Parágrafo único. Em caso de desobediência, será expedido mandado de prisão contra o detentor, que será processado na forma da lei, e o juiz providenciará para que o paciente seja tirado da prisão e apresentado em juízo.”
A ausência de previsão legal, não permite justificar a sua recusa na apresentação, até mesmo porque a requisição pode ser compreendida como um costume jurisdicional e que acabou por substituir a figura da apresentação do preso diante da autoridade judicial que analisa a alegação de constrangimento ilegal.
Destarte, a omissão legal das informações, que devem ser prestadas pela autoridade tida como coatora, não pode servir como justificativa idônea para que não seja atendida a requisição de informações.
É necessário prosseguir no enfrentamento da questão apresentada. Por envolver especificamente a situação em que a autoridade apontada como coatora é magistrado, mesmo que de maneira sintética, é imperiosa a necessidade de se examinar a moldura constitucional voltada para a magistratura para, dessa forma, aferir se há, ou não, lastro para a recusa noticiada em apresentar informações requisitadas.

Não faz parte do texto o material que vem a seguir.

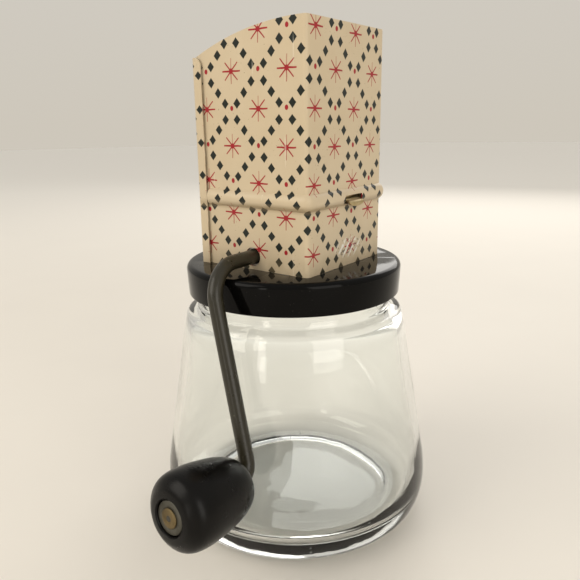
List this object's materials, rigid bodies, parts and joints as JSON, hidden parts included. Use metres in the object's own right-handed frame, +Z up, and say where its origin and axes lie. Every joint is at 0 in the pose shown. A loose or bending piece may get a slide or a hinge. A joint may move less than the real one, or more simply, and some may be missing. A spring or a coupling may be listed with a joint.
{
  "type": "nut chopper",
  "caption": "Hand-crank nut chopper: a square tin hopper on a screw lid over a round flared glass jar, with a bent-rod crank and barrel knob.",
  "frame": {"origin": "centre of the jar's flat underside", "axes": "+Z up along the jar's axis; -Y is the side where the crank comes out; +X is the tall panel with the slot"},
  "size_m": [0.098, 0.1307, 0.1704],
  "materials": {
    "glass": "clear pressed glass, smooth and glossy",
    "liner_board": "waxed board",
    "black_lid": "black moulded plastic, high gloss",
    "printed_tin": "cream lithographed tin with a red star and dark green diamond pattern, satin gloss",
    "grate_steel": "tinned sheet steel, yellowed",
    "painted_rod": "dark olive grey enamel, satin",
    "blade_steel": "stamped steel",
    "plain_tin": "tinned steel",
    "black_knob": "black, satin",
    "washer_steel": "aged steel"
  },
  "bodies": {
    "jar_body": {"jar": "glass"},
    "liner_body": {"lid_liner": "liner_board"},
    "head": {"screw_lid": "black_lid", "hopper_wrap": "printed_tin", "hopper_back": "printed_tin", "chopping_grate": "grate_steel"},
    "crank": {"crank_rod": "painted_rod", "star_blade_1": "blade_steel", "star_blade_2": "blade_steel", "star_blade_3": "blade_steel", "star_blade_4": "blade_steel", "star_blade_5": "blade_steel", "star_blade_6": "blade_steel", "blade_spacer_1": "plain_tin", "blade_spacer_2": "plain_tin", "blade_spacer_3": "plain_tin", "blade_spacer_4": "plain_tin", "blade_spacer_5": "plain_tin", "blade_spacer_6": "plain_tin", "blade_spacer_7": "plain_tin", "shaft_washer": "plain_tin", "shaft_push_nut": "plain_tin", "knob_washer": "washer_steel"},
    "knob_body": {"knob": "black_knob"}
  },
  "joints": [
    {"name": "lid_rise", "type": "slide", "parent": "jar_body", "child": "liner_body", "axis": [0, 0, 1], "range_m": [0, 0.0026]},
    {"name": "lid_turn", "type": "hinge", "parent": "liner_body", "child": "head", "pos_m": [0, 0, 0.089], "axis": [0, 0, 1], "range_deg": [0, 220]},
    {"name": "crank_turn", "type": "hinge", "parent": "head", "child": "crank", "pos_m": [0, 0, 0.0987], "axis": [0, -1, 0], "continuous": true},
    {"name": "knob_spin", "type": "hinge", "parent": "crank", "child": "knob_body", "pos_m": [0.01901, -0.06432, 0.0395], "axis": [-0.032, -0.9945, 0.0995], "continuous": true}
  ],
  "couplings": [
    {"joint": "lid_rise", "follows": "lid_turn", "m_per_rad": 0.00067323}
  ]
}
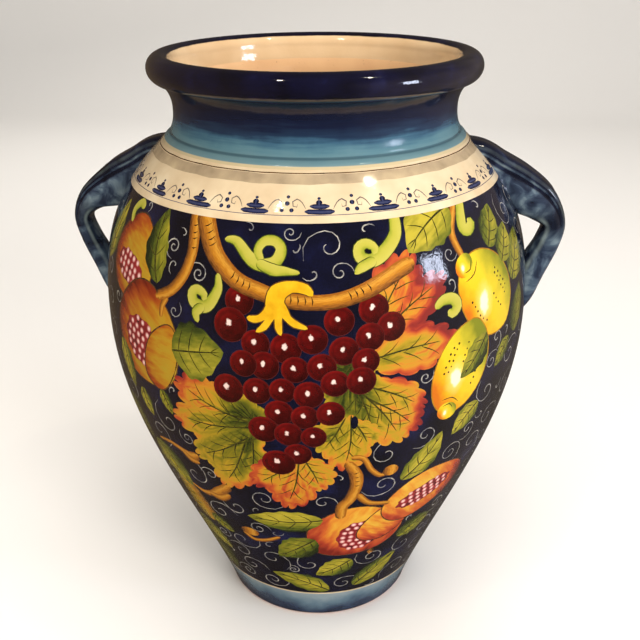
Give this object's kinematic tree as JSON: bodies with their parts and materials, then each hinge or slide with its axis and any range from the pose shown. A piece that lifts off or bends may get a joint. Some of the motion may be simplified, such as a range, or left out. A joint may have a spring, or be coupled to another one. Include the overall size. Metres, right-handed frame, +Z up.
{
  "type": "ceramic vase",
  "caption": "Tall ovoid glazed ceramic jar with a collared neck, rolled rim, small foot and two ear-shaped strap handles on the shoulder.",
  "frame": {"origin": "centre of the foot ring, on the surface that the jar stands on", "axes": "+Z up along the jar's axis; the two handles lie along X; the painted front faces -Y"},
  "size_m": [0.4222, 0.3614, 0.5],
  "materials": {
    "foot_glaze": "glossy",
    "ground_glaze": "glossy",
    "collar_glaze": "glossy",
    "rim_glaze": "glossy",
    "handle_glaze": "glossy"
  },
  "bodies": {
    "root": {"base": "foot_glaze", "lower_belly": "ground_glaze", "upper_belly": "ground_glaze", "neck_collar": "collar_glaze", "rolled_rim": "rim_glaze", "handle_right": "handle_glaze", "handle_left": "handle_glaze"}
  },
  "joints": []
}
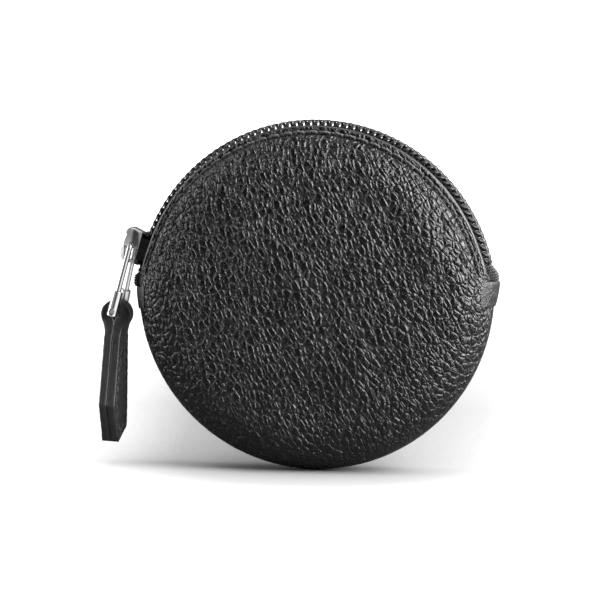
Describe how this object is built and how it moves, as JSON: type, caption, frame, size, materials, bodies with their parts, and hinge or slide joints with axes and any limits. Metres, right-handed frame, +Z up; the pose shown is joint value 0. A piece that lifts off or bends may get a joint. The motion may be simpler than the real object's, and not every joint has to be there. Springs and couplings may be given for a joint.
{
  "type": "coin purse",
  "caption": "Round leather coin purse with a zip over its top half, a front lip that folds open, and a leather pull tab on a chromed link.",
  "frame": {"origin": "on the middle of the flat back, level with the centre of the zip's arc", "axes": "+Y out of the flat back, so the front faces -Y; +Z up towards the middle of the zip; +X towards the zip's open end"},
  "size_m": [0.101, 0.02, 0.0865],
  "materials": {
    "grained_leather": "black pebble grain, semi-matt",
    "smooth_leather": "black, fine grain",
    "lining_cloth": "black woven lining",
    "zip_tape": "black knitted tape",
    "zip_coil": "black nylon",
    "thread": "black bonded thread",
    "chrome": "polished"
  },
  "bodies": {
    "pouch": {"back_panel": "grained_leather", "front_panel": "grained_leather", "front_lining": "lining_cloth", "back_lining": "lining_cloth", "zip_tape_back": "zip_tape", "zip_teeth_back": "zip_coil", "zip_tape_ends": "zip_tape", "top_stops": "zip_coil", "bottom_stop": "zip_coil", "left_ear": "smooth_leather", "right_ear": "smooth_leather", "back_panel_stitching": "thread", "bottom_seam_stitching": "thread"},
    "front_lip": {"front_panel_lip": "grained_leather", "front_lining_lip": "lining_cloth", "zip_tape_front": "zip_tape", "zip_teeth_front": "zip_coil", "front_panel_stitching": "thread"},
    "slider": {"slider_body": "chrome", "slider_bridge": "chrome", "lock_pawl": "chrome"},
    "pull_link": {"pull_link_wire": "chrome", "pull_barrels": "chrome", "pull_pin": "chrome"},
    "pull_tab": {"pull_tab": "grained_leather", "pull_tab_stitching": "thread"}
  },
  "joints": [
    {"name": "slider_travel", "type": "hinge", "parent": "pouch", "child": "slider", "pos_m": [0, -0.01, 0], "axis": [0, 1, 0], "range_deg": [0, 143], "deforming": ["zip_teeth_back", "zip_tape_back"]},
    {"name": "mouth_open", "type": "hinge", "parent": "pouch", "child": "front_lip", "pos_m": [0, -0.01, 0.00375], "axis": [1, 0, 0], "range_deg": [0, 25], "deforming": ["zip_teeth_front", "zip_tape_front"]},
    {"name": "pull_link_swing", "type": "hinge", "parent": "slider", "child": "pull_link", "pos_m": [-0.04626, -0.01, 0.0137], "axis": [0, 1, 0], "range_deg": [-2, 150]},
    {"name": "pull_tab_swing", "type": "hinge", "parent": "pull_link", "child": "pull_tab", "pos_m": [-0.05038, -0.01, -0.00279], "axis": [0, 1, 0], "range_deg": [-2, 60]}
  ],
  "couplings": [
    {"joint": "mouth_open", "follows": "slider_travel", "ratio": 0.1748}
  ]
}
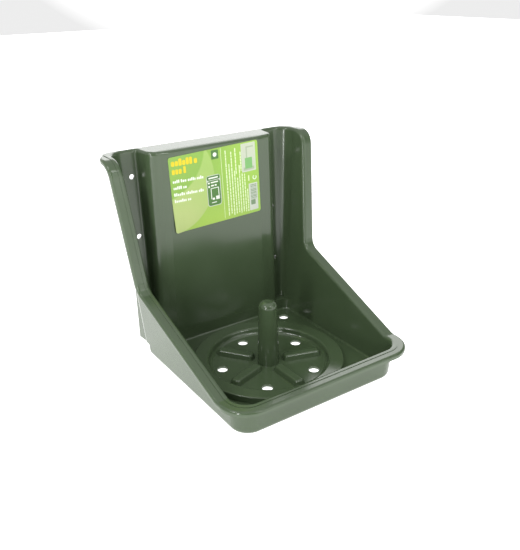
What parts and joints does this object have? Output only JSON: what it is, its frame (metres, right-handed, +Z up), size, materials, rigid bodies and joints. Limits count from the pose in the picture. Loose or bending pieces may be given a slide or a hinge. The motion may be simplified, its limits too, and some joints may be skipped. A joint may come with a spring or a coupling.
{
  "type": "wall-mounted lick stone holder",
  "caption": "Wall-hung one-piece plastic holder for a lick stone: square drained tray with seat ring and centre post, tall wings, screw flanges, hollow back column and a label.",
  "frame": {"origin": "bottom centre of the bounding box: middle of the width and of the depth, at the underside of the tray", "axes": "+X to the user's right, +Y to the wall it hangs on, +Z up"},
  "size_m": [0.291, 0.2758, 0.262],
  "materials": {
    "green_plastic": "glossy dark green injection moulding",
    "printed_film": "printed satin film, lime green"
  },
  "bodies": {
    "root": {"holder_body": "green_plastic", "product_label": "printed_film"}
  },
  "joints": []
}
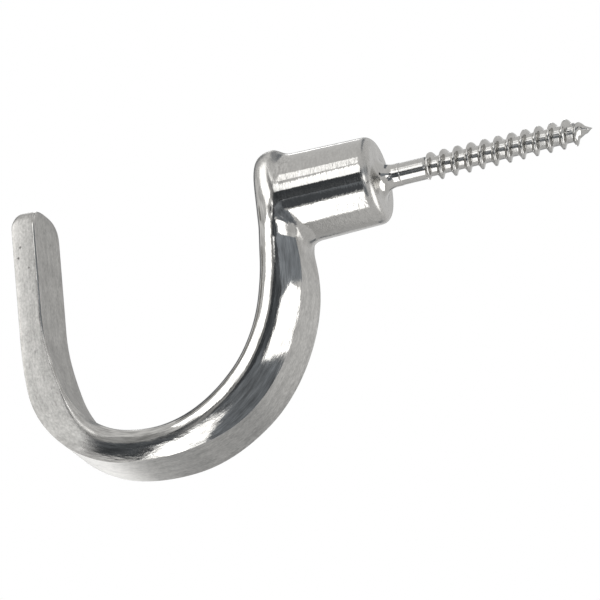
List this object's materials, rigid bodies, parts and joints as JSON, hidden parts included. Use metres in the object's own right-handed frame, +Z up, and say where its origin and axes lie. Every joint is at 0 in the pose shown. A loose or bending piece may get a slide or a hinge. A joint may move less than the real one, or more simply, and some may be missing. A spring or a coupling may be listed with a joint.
{
  "type": "screw hook",
  "caption": "Cast metal J hook whose flat-ground strap runs into a round boss, with a wood screw standing out of the boss's wall face, for hanging coats or gear.",
  "frame": {"origin": "centre of the boss's flat wall face, on the screw's axis", "axes": "+Y runs along the screw into the wall, +Z is up, and the J lies in the YZ plane at X = 0, opening upwards"},
  "size_m": [0.0164, 0.1077, 0.0526],
  "materials": {
    "polished_steel": "polished cast stainless steel, with the flat faces ground to a satin"
  },
  "bodies": {
    "root": {"hook": "polished_steel"}
  },
  "joints": []
}
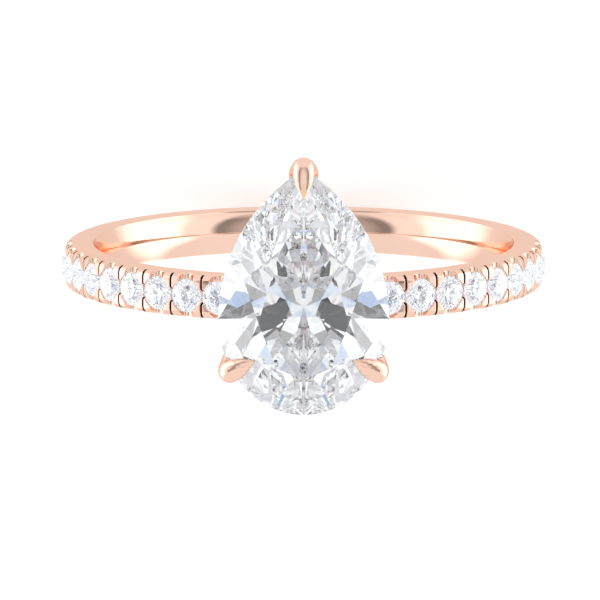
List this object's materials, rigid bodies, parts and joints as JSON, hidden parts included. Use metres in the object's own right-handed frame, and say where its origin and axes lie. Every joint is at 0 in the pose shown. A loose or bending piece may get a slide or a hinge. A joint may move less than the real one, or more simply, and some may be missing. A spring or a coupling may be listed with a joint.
{
  "type": "engagement ring",
  "caption": "Rose gold engagement ring: comfort-fit band, diamond-set shoulders in split-post pave, and a pear-cut diamond in a claw head.",
  "frame": {"origin": "centre of the finger hole, half-way along the finger", "axes": "+Y along the finger axis, towards the pear's point; +Z from the finger hole to the centre diamond; +X to the right shoulder"},
  "size_m": [0.0196, 0.0103, 0.0239],
  "materials": {
    "rose_gold": "polished",
    "diamond": "polished facets"
  },
  "bodies": {
    "root": {"shank": "rose_gold", "base_rail": "rose_gold", "gallery_rail": "rose_gold", "claw_point": "rose_gold", "claw_left": "rose_gold", "claw_right": "rose_gold", "centre_diamond": "diamond", "accent_diamond_left_01": "diamond", "accent_diamond_left_02": "diamond", "accent_diamond_left_03": "diamond", "accent_diamond_left_04": "diamond", "accent_diamond_left_05": "diamond", "accent_diamond_left_06": "diamond", "accent_diamond_left_07": "diamond", "accent_diamond_left_08": "diamond", "accent_diamond_left_09": "diamond", "accent_diamond_left_10": "diamond", "accent_diamond_right_01": "diamond", "accent_diamond_right_02": "diamond", "accent_diamond_right_03": "diamond", "accent_diamond_right_04": "diamond", "accent_diamond_right_05": "diamond", "accent_diamond_right_06": "diamond", "accent_diamond_right_07": "diamond", "accent_diamond_right_08": "diamond", "accent_diamond_right_09": "diamond", "accent_diamond_right_10": "diamond"}
  },
  "joints": []
}
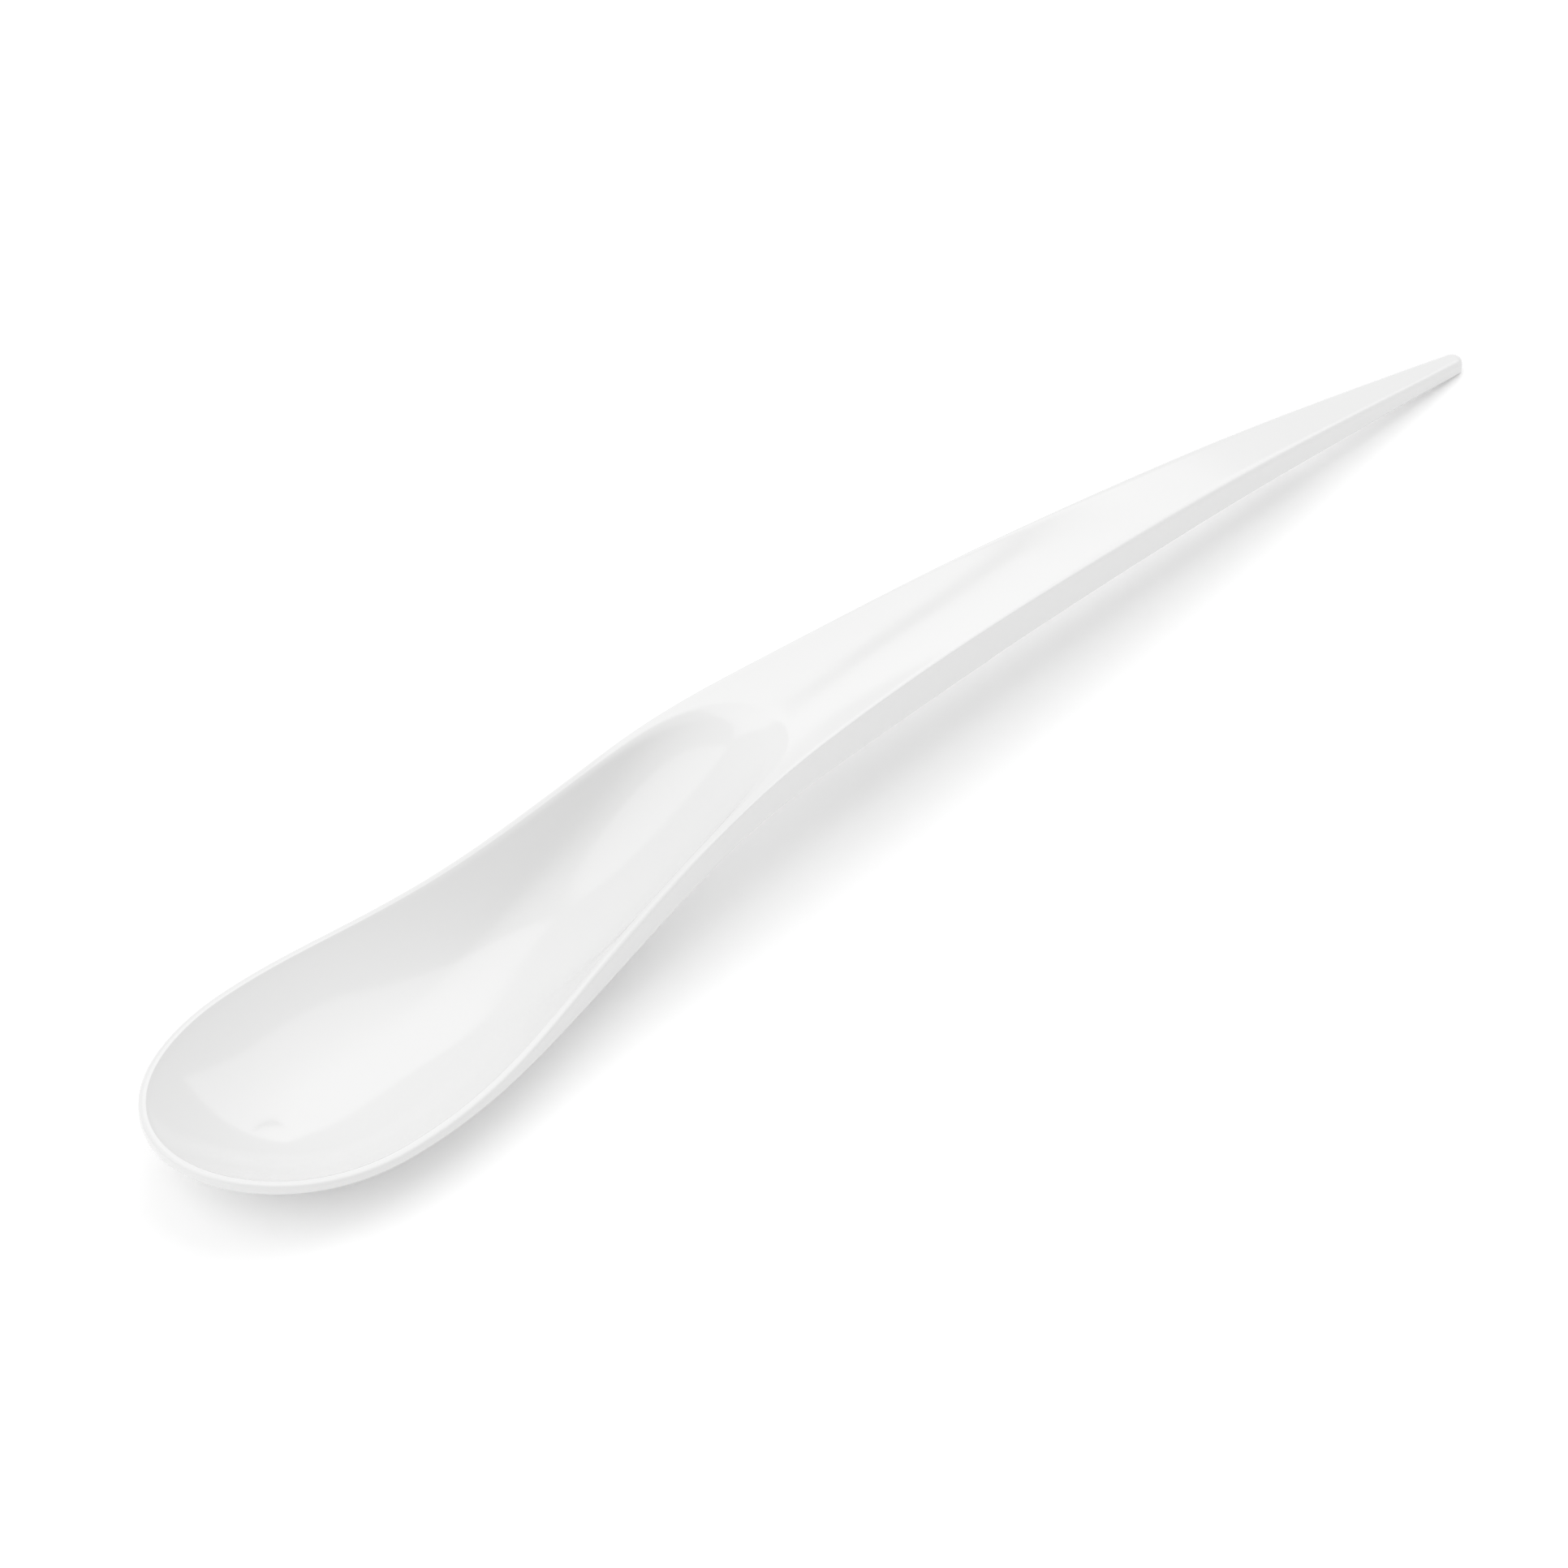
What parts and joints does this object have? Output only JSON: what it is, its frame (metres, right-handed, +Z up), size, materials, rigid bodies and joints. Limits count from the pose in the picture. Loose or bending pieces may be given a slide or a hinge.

É inegável que o processo histórico brasileiro possui relação com o tratamento constitucional conferido ao Poder Judiciário. O fato de as garantias da inamovibilidade e vitaliciedade se encontrarem expressamente positivadas na Constituição da República vigente é um exemplo claro dessa relação entre o passado e a atual realidade. Em um momento não muito longínquo, a magistratura nacional foi não só ameaçada, mas também violada por aqueles que exerciam o poder de fato. A partir do momento em que Ministros da mais Alta Corte se viram compulsoriamente afastados de seus cargos por ato de força, nenhum outro juiz poderia decidir de maneira tranquila e serena, ainda mais quando o exercício da judicatura pudesse ir de encontro com os interesses de um governo autoritário.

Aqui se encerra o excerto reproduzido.